(Rows from a 3D modeling dataset)
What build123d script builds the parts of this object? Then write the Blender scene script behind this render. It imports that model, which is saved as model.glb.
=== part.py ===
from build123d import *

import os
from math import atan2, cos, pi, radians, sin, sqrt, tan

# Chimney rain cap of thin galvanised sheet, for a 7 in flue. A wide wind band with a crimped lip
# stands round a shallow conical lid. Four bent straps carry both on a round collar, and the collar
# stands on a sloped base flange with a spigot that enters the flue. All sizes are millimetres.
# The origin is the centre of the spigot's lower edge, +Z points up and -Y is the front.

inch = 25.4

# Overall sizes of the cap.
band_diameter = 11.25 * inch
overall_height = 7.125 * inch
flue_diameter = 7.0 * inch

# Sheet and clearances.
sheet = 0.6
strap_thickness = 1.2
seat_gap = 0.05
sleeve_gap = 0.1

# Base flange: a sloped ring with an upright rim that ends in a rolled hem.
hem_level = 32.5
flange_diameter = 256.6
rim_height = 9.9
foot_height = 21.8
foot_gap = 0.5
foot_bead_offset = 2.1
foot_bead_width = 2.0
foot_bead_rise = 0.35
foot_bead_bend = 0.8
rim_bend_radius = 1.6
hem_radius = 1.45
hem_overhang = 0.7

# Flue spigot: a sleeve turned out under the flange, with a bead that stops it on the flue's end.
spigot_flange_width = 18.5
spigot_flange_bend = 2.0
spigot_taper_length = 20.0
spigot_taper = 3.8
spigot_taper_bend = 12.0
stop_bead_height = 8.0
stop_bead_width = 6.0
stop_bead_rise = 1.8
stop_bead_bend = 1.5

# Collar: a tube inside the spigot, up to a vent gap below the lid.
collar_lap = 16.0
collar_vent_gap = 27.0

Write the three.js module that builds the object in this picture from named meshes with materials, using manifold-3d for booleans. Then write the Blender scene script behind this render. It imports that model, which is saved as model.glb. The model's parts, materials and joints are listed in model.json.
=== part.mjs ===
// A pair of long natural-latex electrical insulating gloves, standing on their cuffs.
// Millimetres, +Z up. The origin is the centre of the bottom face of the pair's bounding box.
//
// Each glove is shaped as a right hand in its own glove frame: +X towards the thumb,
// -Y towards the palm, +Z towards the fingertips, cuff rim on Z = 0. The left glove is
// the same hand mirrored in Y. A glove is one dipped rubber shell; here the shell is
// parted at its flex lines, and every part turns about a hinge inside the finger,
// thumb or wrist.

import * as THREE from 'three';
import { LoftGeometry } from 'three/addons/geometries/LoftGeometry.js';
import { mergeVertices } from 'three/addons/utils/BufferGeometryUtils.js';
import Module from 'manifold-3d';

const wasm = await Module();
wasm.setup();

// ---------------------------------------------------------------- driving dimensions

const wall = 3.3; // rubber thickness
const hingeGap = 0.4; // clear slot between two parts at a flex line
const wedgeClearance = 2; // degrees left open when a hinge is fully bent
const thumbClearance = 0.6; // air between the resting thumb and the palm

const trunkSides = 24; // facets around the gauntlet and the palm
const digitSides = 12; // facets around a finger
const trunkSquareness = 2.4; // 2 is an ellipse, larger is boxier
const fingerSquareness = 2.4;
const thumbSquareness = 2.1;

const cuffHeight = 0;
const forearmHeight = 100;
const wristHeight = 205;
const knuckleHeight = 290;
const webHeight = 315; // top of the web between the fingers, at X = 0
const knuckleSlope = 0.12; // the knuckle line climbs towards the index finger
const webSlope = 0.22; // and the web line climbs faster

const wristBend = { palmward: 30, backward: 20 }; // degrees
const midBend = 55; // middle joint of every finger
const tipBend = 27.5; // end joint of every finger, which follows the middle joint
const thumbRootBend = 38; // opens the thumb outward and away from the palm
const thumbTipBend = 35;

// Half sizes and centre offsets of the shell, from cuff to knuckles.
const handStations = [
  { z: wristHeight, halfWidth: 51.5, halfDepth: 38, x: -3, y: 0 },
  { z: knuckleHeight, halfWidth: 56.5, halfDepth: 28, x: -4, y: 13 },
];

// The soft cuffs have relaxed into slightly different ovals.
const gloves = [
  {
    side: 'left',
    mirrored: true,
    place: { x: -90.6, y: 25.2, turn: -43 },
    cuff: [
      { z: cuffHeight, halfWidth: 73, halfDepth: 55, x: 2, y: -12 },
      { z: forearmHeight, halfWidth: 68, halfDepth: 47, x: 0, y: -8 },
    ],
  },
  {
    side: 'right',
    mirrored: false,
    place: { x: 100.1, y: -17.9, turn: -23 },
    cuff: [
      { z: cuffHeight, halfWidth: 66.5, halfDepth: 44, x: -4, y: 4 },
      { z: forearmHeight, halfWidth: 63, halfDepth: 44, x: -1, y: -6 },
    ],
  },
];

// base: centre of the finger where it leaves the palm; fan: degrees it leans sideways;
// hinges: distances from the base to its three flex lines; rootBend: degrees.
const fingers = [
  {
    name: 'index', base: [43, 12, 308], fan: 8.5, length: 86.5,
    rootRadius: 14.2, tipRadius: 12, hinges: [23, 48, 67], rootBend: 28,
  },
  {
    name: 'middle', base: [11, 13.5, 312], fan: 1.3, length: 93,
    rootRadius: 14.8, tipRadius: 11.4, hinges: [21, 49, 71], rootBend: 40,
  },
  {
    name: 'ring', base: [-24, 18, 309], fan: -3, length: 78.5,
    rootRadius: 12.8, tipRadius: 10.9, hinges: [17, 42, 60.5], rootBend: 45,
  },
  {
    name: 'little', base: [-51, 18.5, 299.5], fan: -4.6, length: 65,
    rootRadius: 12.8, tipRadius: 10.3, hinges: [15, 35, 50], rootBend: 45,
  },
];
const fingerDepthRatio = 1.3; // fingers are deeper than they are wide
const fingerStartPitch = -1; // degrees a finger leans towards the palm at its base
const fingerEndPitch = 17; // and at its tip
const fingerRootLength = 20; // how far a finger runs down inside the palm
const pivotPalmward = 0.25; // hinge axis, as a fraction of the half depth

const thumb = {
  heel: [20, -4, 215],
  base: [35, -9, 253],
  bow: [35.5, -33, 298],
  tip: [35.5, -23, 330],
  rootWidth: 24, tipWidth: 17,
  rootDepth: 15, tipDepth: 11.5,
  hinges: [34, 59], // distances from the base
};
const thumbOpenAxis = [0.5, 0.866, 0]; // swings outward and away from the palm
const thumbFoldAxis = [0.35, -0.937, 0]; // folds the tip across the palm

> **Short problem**
In the entries above, how many lines hold the word "render"? State the number and nothing else.

> **Solution to this exercise**
2